The Left, especially the CPM, just cannot allow that to happen, hoping that its mythical support base will one day ‘return’ to its fold, which has really not happened. Once entrenched, it will be difficult to get rid of the BJP in Bengal, and the stupid slogan of ‘Pehle Ram, Phir Bam’ is uncanny and in bad faith — a dark, unhealthy joke.
Dipankar Bhattacharya has said, “I would clearly state that the TMC and the BJP can’t be put in the same bracket. The BJP should be identified as the principal political enemy in West Bengal… If you go by this theory that to counter the BJP, the TMC has to be defeated first, then there is no need to oppose the central government for now. One has to wait for the BJP to come to power in all the states and then start opposing it. It’s an impractical proposition… A BJP government in West Bengal will be a bigger threat for the Left and the entire democratic set-up…”

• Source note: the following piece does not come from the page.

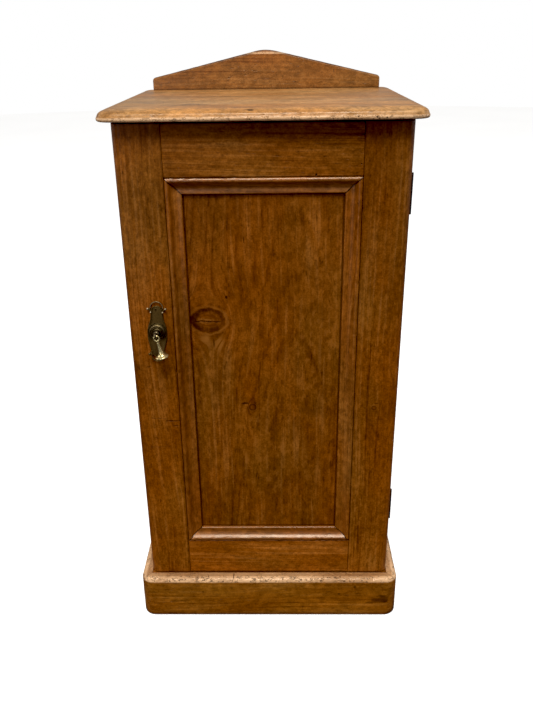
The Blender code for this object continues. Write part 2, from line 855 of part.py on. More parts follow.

Seemingly, the CPM in Bengal, as has its been dominant and unrelenting narrative over the years, does not agree. In another doomed alliance yet again with the Congress which has lost its moorings in Bengal, and with its rapidly and consistently depleting support base, with no clear ideological battle-line either in theory or praxis drawn against the communal forces on the ground, and its erstwhile cadre strength usurped by the Trinamool and BJP, it is only paving the mainstream opposition space to the BJP’s communal polarisation.
Surely, being a stick-in-the-mud in such difficult and bleak times, when India’s secular democracy is itself at stake, makes little historic or political sense. Indeed, Bihar has a few hard lessons for the secular and Left forces in Bengal – only if they are prepared to learn, especially the CPM.